- **What to work on**
Within the records below, reproduce without change the lines from the line that has "879 of scene.py on. This part finishes it." through the line that has "mesh.materials.append(white_table())", and only those.

- **Raw records**
┄┄┄┄┄┄┄┄┄┄

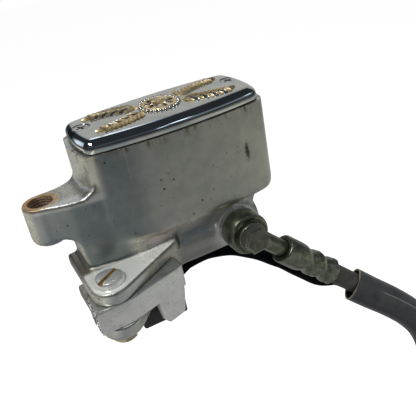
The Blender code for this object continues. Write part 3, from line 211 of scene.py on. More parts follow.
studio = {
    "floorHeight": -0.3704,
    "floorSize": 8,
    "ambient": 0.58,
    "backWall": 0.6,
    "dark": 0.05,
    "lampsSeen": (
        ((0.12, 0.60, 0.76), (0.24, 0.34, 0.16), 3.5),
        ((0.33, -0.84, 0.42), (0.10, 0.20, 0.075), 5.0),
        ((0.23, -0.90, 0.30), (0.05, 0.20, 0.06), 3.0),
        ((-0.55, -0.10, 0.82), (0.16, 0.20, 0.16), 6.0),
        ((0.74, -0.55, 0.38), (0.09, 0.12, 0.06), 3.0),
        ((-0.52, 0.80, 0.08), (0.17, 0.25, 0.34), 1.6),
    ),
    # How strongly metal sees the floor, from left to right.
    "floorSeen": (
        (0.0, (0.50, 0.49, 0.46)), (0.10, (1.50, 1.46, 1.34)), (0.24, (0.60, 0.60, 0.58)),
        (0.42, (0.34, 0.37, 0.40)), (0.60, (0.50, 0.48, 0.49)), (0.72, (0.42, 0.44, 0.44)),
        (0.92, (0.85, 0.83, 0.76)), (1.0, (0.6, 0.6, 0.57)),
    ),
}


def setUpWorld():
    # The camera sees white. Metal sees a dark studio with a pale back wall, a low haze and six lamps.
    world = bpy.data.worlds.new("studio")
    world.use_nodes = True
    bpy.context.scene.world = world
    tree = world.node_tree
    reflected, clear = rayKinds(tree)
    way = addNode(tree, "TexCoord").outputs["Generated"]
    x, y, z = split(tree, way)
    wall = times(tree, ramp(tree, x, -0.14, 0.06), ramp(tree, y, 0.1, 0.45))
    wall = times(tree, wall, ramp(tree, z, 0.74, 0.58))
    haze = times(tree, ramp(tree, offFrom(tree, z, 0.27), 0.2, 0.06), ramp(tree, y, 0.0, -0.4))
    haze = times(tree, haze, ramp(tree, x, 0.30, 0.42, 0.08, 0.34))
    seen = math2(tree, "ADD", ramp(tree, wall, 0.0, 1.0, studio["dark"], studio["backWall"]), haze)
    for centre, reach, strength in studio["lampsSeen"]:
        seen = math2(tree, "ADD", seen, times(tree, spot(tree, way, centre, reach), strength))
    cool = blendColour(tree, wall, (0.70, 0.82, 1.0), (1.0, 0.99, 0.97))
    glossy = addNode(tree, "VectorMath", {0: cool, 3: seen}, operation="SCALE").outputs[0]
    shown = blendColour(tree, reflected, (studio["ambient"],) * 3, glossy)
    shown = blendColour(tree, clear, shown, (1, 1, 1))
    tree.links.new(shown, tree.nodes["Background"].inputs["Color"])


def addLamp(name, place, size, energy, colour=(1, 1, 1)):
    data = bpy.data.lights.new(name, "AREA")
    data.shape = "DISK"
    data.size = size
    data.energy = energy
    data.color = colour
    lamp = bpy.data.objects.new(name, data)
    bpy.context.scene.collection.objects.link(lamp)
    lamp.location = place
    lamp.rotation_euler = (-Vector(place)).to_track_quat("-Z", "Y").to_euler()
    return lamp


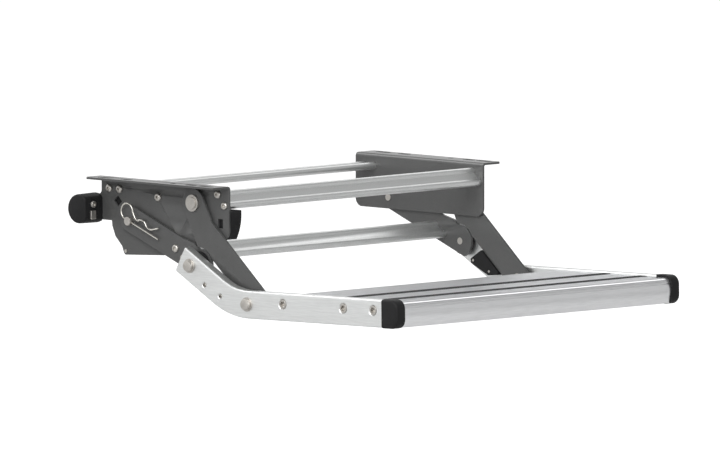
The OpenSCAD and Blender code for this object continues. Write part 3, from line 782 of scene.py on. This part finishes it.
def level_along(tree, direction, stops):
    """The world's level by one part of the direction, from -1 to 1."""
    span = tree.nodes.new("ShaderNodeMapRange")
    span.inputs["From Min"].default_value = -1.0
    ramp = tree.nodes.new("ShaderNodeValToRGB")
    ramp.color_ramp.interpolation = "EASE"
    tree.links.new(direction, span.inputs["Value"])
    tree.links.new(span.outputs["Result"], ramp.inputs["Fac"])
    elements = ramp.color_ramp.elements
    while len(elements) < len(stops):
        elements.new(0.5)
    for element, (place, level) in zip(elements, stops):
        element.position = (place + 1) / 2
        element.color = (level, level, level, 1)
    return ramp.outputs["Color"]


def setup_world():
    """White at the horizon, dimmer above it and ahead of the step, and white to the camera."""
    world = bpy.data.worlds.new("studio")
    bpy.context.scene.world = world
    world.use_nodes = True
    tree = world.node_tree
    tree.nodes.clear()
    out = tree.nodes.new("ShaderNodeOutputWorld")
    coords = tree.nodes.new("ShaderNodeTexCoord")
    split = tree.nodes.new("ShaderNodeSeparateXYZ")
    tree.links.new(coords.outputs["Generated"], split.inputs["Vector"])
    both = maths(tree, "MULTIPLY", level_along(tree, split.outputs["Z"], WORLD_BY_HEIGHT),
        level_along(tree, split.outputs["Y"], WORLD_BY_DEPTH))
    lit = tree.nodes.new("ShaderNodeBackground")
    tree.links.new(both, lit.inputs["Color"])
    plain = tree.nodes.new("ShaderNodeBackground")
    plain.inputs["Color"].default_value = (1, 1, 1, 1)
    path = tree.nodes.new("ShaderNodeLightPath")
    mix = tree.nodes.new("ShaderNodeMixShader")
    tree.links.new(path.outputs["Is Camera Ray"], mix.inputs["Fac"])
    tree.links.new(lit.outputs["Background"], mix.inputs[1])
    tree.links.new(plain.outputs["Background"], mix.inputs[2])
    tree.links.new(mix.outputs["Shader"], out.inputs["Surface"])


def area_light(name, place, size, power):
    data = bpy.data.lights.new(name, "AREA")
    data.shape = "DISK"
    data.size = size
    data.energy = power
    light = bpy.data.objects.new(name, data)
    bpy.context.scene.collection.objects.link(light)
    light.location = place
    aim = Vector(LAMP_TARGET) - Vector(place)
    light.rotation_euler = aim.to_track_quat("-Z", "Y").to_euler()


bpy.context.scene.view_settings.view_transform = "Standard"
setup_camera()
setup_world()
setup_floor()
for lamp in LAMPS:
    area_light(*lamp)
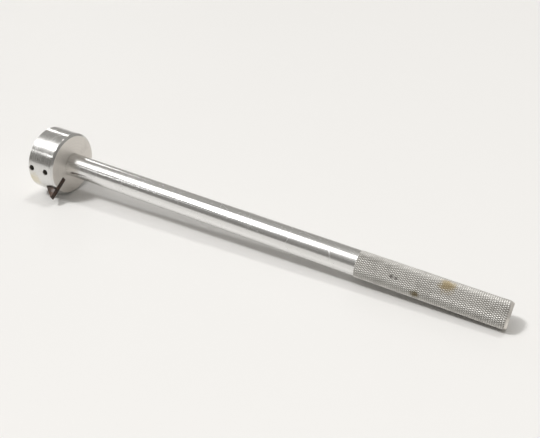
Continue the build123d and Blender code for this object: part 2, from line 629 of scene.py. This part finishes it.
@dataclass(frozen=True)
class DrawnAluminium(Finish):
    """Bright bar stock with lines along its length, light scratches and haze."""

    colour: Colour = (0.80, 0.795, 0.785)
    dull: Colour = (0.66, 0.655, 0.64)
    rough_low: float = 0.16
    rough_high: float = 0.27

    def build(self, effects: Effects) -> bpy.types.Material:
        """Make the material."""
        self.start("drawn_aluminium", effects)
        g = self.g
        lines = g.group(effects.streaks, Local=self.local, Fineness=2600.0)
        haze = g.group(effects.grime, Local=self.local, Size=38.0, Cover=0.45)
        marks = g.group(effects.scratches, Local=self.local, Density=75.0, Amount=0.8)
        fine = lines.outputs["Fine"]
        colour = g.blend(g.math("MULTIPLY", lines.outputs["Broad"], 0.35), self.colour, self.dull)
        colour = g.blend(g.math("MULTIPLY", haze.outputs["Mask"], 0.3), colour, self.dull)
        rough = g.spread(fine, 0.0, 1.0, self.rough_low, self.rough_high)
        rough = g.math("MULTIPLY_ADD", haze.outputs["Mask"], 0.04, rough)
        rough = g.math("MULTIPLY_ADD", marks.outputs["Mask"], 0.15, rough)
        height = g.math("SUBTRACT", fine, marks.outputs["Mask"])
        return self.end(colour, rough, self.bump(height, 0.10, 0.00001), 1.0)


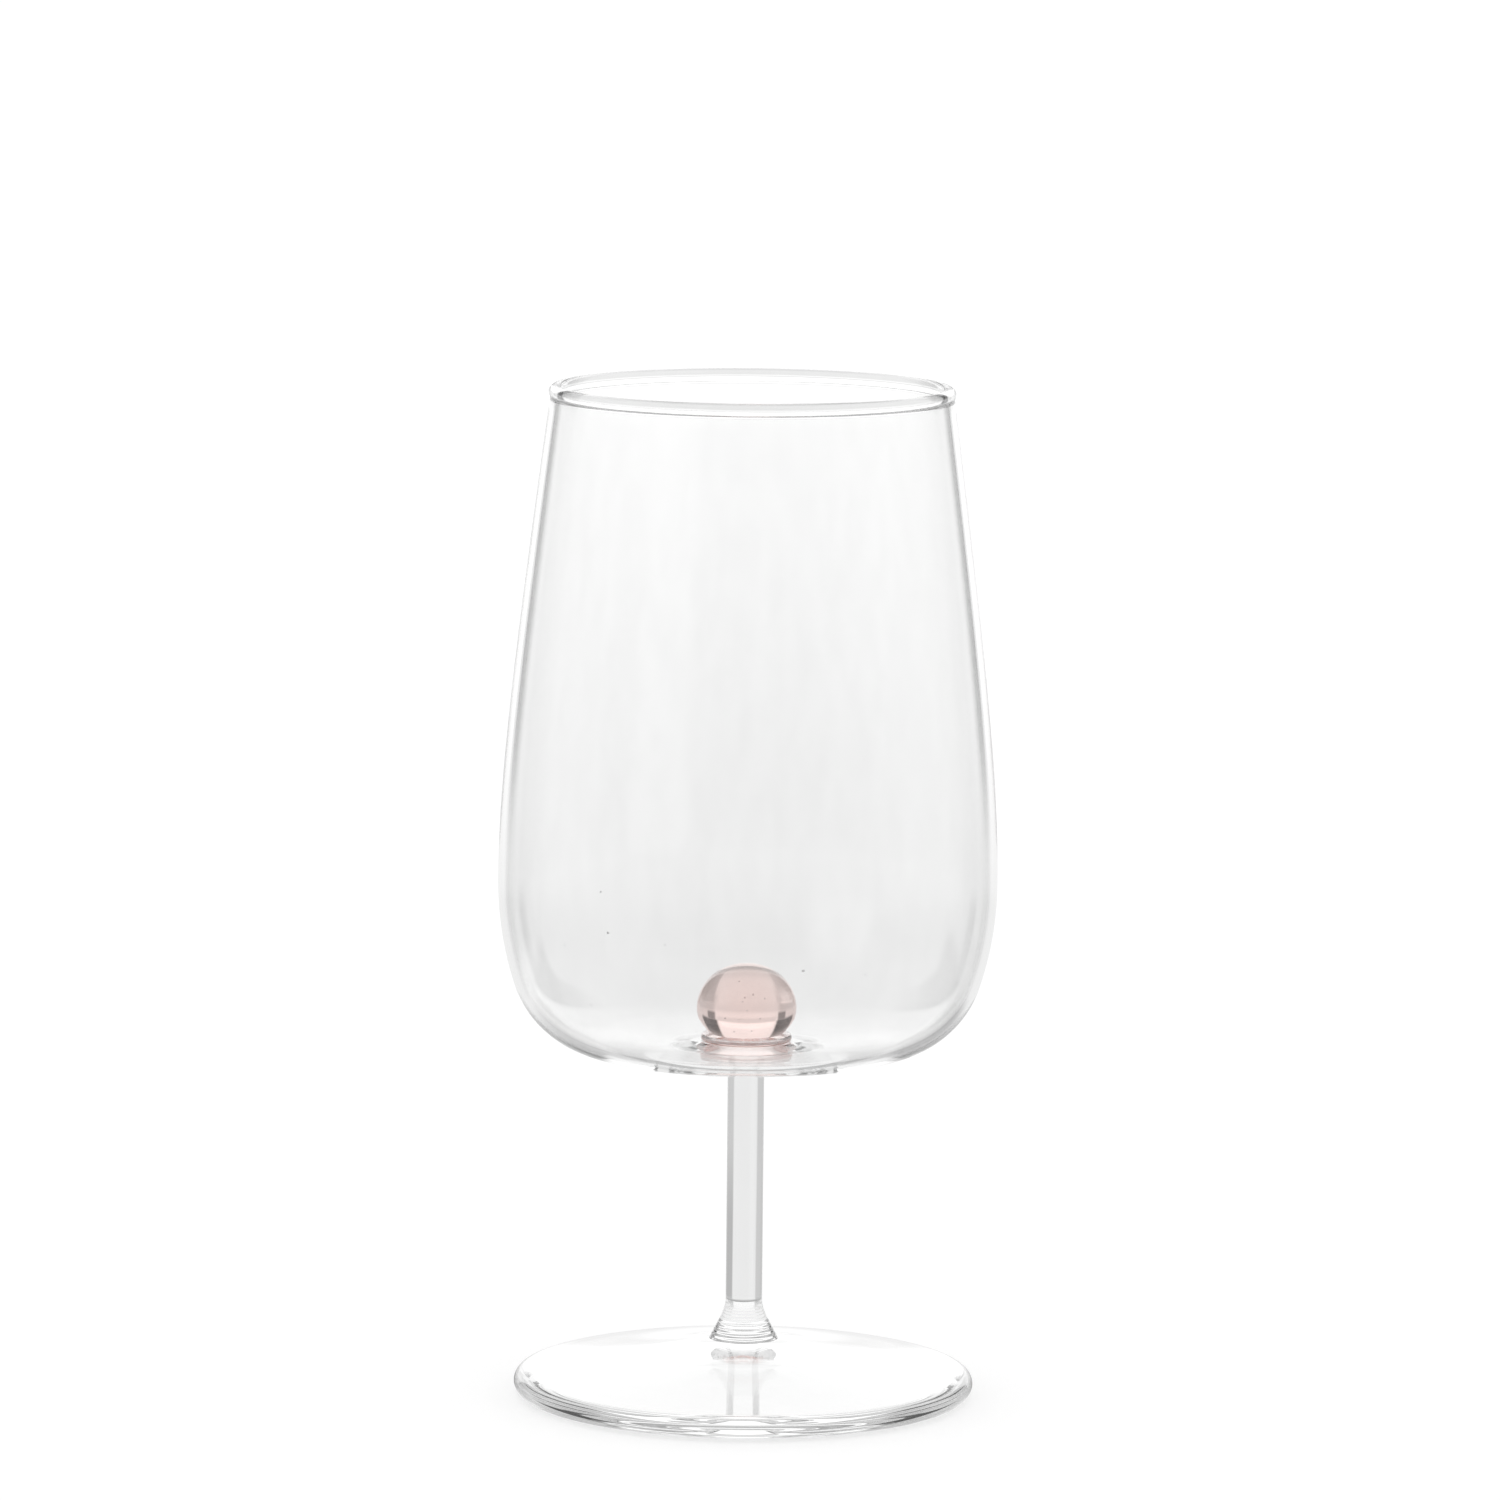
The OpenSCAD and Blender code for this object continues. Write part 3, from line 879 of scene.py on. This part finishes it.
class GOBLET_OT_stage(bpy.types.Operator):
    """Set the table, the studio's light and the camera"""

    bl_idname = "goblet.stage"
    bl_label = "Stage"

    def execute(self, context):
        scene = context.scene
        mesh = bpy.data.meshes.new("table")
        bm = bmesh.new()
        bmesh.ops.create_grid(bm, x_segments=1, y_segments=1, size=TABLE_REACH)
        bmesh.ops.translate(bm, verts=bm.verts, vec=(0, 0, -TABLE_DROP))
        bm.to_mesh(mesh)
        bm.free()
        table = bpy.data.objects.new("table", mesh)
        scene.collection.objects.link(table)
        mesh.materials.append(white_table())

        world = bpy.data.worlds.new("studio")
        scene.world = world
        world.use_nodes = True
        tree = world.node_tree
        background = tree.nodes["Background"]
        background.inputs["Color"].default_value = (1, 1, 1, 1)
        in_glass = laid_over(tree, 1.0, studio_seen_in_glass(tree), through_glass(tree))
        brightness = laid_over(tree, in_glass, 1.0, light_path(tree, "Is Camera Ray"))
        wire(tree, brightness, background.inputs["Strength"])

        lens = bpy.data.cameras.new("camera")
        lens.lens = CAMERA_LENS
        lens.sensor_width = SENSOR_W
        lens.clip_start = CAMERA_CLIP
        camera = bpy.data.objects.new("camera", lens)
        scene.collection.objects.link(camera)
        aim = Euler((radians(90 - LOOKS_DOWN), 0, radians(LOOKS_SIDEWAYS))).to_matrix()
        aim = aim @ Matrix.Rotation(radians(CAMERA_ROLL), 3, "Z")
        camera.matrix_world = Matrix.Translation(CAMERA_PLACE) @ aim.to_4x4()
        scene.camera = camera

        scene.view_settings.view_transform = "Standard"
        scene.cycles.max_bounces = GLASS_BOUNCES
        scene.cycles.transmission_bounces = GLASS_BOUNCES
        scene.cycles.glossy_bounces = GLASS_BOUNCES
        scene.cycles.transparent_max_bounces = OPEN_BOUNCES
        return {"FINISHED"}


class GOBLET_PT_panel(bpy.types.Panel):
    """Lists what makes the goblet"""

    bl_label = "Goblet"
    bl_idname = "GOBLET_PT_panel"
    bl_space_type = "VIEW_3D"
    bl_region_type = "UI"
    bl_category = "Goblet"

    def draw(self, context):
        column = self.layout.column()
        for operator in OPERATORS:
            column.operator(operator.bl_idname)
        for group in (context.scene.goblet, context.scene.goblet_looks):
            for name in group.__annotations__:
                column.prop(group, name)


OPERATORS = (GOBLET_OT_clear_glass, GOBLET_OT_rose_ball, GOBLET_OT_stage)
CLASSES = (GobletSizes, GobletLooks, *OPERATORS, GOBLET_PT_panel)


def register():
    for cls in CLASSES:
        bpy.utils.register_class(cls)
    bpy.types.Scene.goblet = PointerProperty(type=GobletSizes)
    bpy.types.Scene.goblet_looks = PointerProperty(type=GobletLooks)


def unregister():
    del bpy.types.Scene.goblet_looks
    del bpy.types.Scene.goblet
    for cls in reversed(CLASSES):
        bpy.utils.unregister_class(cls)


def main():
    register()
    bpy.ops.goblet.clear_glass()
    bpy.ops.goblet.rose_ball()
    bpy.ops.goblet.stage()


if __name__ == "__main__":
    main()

┄┄┄┄┄┄┄┄┄┄

- **Finished task**
The OpenSCAD and Blender code for this object continues. Write part 3, from line 879 of scene.py on. This part finishes it.
class GOBLET_OT_stage(bpy.types.Operator):
    """Set the table, the studio's light and the camera"""

    bl_idname = "goblet.stage"
    bl_label = "Stage"

    def execute(self, context):
        scene = context.scene
        mesh = bpy.data.meshes.new("table")
        bm = bmesh.new()
        bmesh.ops.create_grid(bm, x_segments=1, y_segments=1, size=TABLE_REACH)
        bmesh.ops.translate(bm, verts=bm.verts, vec=(0, 0, -TABLE_DROP))
        bm.to_mesh(mesh)
        bm.free()
        table = bpy.data.objects.new("table", mesh)
        scene.collection.objects.link(table)
        mesh.materials.append(white_table())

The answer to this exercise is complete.